── Data for processing ──

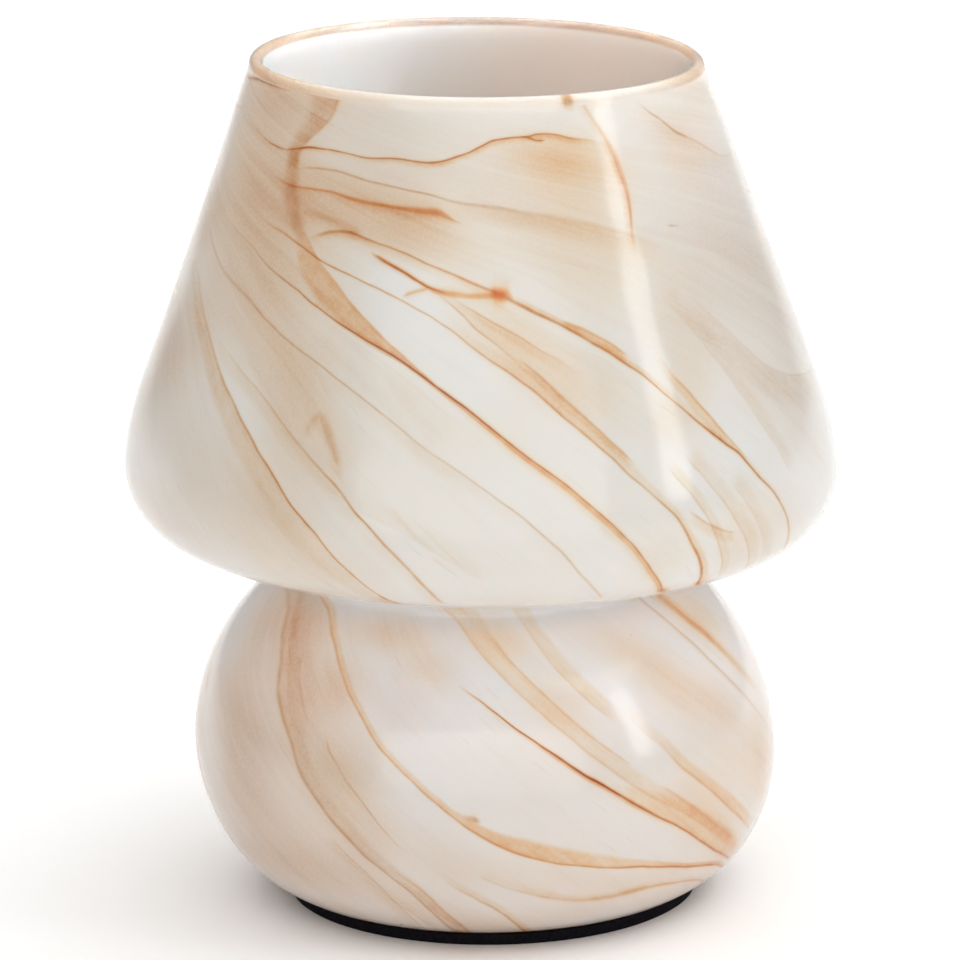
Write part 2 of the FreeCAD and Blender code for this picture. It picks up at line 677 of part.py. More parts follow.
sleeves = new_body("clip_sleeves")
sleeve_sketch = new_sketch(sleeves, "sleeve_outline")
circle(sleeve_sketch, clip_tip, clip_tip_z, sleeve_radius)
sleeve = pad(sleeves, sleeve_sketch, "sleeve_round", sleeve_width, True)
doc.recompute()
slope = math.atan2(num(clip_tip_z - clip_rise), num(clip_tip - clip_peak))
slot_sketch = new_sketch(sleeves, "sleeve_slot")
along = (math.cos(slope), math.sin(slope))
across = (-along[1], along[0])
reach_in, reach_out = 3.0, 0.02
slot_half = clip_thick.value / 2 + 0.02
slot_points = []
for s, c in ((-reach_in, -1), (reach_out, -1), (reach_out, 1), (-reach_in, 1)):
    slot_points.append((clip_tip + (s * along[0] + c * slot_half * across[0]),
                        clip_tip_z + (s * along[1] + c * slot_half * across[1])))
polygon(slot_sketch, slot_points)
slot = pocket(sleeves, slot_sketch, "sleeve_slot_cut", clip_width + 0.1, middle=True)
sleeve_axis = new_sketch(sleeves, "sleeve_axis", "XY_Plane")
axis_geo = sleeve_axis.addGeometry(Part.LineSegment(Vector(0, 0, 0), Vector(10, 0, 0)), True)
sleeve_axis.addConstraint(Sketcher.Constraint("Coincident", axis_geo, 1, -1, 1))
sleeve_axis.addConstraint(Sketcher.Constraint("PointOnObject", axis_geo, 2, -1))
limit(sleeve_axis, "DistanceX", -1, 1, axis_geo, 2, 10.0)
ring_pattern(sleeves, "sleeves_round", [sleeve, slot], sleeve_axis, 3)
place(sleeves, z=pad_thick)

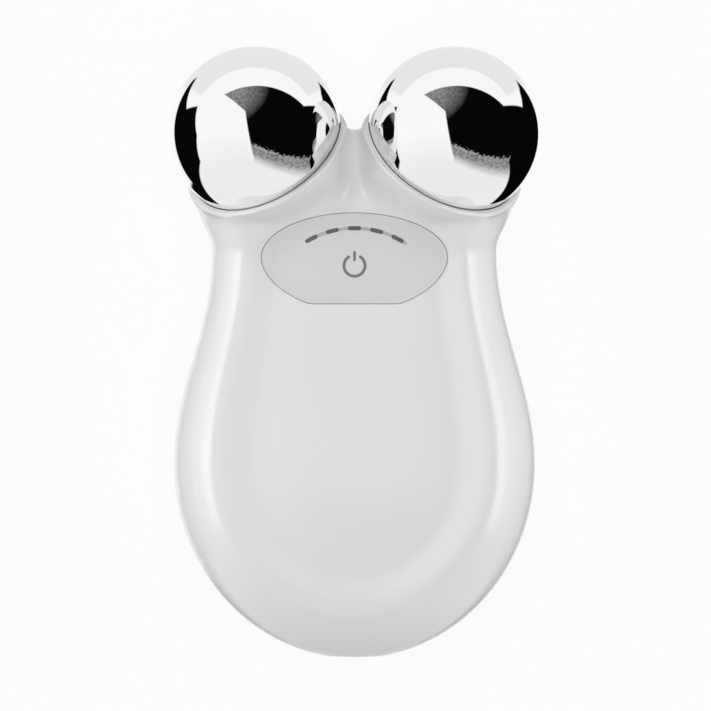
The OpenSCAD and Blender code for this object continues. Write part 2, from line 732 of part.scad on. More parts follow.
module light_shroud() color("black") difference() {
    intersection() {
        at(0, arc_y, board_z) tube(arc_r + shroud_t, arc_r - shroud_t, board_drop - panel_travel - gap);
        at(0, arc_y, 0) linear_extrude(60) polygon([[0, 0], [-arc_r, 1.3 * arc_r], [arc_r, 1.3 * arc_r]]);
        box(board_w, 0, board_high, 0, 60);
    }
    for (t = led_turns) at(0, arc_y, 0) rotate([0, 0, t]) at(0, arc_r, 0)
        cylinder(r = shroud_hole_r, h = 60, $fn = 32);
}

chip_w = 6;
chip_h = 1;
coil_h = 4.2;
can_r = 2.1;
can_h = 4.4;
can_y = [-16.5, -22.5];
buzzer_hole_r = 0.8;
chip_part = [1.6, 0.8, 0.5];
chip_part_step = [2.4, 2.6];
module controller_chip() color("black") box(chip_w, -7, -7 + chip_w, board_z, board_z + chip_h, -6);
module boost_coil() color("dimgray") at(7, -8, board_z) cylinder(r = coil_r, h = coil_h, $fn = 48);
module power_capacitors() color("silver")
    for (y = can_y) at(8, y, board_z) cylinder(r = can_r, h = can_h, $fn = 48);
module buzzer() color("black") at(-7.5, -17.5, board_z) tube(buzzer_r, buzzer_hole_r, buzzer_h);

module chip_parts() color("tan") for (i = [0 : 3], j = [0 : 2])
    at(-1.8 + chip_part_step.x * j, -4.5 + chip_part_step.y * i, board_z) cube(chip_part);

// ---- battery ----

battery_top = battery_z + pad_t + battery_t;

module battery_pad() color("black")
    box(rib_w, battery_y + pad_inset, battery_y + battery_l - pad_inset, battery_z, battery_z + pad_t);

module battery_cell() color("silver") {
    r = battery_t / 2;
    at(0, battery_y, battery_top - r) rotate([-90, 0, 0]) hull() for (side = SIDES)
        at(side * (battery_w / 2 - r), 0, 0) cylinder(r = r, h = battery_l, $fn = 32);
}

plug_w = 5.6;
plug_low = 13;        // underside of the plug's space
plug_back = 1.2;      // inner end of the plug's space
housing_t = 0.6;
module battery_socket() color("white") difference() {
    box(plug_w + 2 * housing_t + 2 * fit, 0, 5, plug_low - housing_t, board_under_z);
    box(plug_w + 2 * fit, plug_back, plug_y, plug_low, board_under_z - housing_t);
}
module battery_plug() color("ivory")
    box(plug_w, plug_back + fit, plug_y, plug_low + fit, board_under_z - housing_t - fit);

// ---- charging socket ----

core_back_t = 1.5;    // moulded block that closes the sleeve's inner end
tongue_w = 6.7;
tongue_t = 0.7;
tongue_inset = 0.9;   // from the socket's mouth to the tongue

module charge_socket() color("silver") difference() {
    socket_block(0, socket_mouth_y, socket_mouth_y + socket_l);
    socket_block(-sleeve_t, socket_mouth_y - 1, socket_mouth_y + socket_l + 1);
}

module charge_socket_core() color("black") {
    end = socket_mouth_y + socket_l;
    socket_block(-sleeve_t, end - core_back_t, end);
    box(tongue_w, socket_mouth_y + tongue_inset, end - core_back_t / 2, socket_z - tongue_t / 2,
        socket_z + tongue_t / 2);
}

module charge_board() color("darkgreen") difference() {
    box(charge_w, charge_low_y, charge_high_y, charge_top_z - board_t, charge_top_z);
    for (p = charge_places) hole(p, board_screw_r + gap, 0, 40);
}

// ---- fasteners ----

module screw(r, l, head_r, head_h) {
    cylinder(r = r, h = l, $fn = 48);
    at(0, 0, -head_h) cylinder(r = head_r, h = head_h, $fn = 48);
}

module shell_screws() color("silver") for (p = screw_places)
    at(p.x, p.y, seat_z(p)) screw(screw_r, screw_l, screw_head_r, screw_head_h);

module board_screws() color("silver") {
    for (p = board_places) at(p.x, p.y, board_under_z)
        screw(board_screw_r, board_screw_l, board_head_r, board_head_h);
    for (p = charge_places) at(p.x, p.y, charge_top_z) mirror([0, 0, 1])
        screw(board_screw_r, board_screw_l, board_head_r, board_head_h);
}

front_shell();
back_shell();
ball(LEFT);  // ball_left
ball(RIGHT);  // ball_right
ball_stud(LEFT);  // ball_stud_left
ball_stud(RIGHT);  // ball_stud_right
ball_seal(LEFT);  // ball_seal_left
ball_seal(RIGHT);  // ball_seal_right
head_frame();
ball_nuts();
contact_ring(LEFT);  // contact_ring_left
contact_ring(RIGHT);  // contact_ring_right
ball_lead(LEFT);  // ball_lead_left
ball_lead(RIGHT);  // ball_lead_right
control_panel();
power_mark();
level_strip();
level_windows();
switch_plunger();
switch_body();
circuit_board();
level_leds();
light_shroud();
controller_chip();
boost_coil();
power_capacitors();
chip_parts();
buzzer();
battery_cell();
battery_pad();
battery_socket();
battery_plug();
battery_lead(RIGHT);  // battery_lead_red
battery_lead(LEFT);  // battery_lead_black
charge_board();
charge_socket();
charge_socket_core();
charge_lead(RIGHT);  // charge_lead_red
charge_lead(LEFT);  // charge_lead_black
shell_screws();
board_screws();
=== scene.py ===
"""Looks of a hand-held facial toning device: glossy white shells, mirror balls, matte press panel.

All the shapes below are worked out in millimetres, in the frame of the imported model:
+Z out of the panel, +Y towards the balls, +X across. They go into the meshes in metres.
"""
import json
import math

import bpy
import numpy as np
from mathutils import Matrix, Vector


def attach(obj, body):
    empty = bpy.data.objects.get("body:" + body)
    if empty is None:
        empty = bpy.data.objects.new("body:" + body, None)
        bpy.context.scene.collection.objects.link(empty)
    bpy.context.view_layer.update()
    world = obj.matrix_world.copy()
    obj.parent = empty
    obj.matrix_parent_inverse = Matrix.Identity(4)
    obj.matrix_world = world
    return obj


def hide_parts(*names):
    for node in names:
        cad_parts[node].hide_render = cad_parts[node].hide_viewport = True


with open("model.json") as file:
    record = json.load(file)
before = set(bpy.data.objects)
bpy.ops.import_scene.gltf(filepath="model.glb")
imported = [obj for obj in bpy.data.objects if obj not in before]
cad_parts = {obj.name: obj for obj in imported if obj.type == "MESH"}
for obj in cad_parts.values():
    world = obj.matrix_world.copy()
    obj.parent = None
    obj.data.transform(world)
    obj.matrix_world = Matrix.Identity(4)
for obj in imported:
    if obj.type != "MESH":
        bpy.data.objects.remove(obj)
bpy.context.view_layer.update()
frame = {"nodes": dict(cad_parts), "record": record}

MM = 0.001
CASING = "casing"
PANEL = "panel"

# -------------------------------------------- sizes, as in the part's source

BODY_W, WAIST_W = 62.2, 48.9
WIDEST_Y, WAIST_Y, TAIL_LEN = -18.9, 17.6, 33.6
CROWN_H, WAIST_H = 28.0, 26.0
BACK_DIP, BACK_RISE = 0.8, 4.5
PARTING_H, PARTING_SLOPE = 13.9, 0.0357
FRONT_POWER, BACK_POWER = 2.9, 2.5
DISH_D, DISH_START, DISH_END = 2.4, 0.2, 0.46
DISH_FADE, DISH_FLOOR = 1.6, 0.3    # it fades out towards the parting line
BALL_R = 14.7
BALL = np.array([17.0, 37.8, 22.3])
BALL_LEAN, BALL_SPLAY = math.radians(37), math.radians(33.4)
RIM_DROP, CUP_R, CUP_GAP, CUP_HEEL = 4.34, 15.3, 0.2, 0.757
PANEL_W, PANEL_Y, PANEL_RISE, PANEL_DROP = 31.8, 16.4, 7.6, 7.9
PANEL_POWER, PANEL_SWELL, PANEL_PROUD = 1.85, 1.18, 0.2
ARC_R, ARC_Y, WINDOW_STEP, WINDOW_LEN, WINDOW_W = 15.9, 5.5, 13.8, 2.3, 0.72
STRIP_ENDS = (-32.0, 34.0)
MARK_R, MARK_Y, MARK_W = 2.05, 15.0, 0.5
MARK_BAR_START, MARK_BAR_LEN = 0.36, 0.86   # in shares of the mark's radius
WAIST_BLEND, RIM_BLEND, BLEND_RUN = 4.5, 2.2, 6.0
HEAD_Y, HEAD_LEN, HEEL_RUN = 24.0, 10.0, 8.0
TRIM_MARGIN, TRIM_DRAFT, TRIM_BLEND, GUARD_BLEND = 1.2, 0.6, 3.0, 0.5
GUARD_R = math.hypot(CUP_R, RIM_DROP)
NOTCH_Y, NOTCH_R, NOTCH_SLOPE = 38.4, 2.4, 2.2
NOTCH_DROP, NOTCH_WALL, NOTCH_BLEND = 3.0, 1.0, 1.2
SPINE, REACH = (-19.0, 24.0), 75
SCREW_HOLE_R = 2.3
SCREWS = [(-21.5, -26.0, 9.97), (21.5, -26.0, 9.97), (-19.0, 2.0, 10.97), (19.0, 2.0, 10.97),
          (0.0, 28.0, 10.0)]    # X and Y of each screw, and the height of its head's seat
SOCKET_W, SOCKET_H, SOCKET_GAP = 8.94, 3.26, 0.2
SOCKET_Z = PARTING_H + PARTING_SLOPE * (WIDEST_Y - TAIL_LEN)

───

Copy each line holding the word "context" from the listing above.

        bpy.context.scene.collection.objects.link(empty)
    bpy.context.view_layer.update()
bpy.context.view_layer.update()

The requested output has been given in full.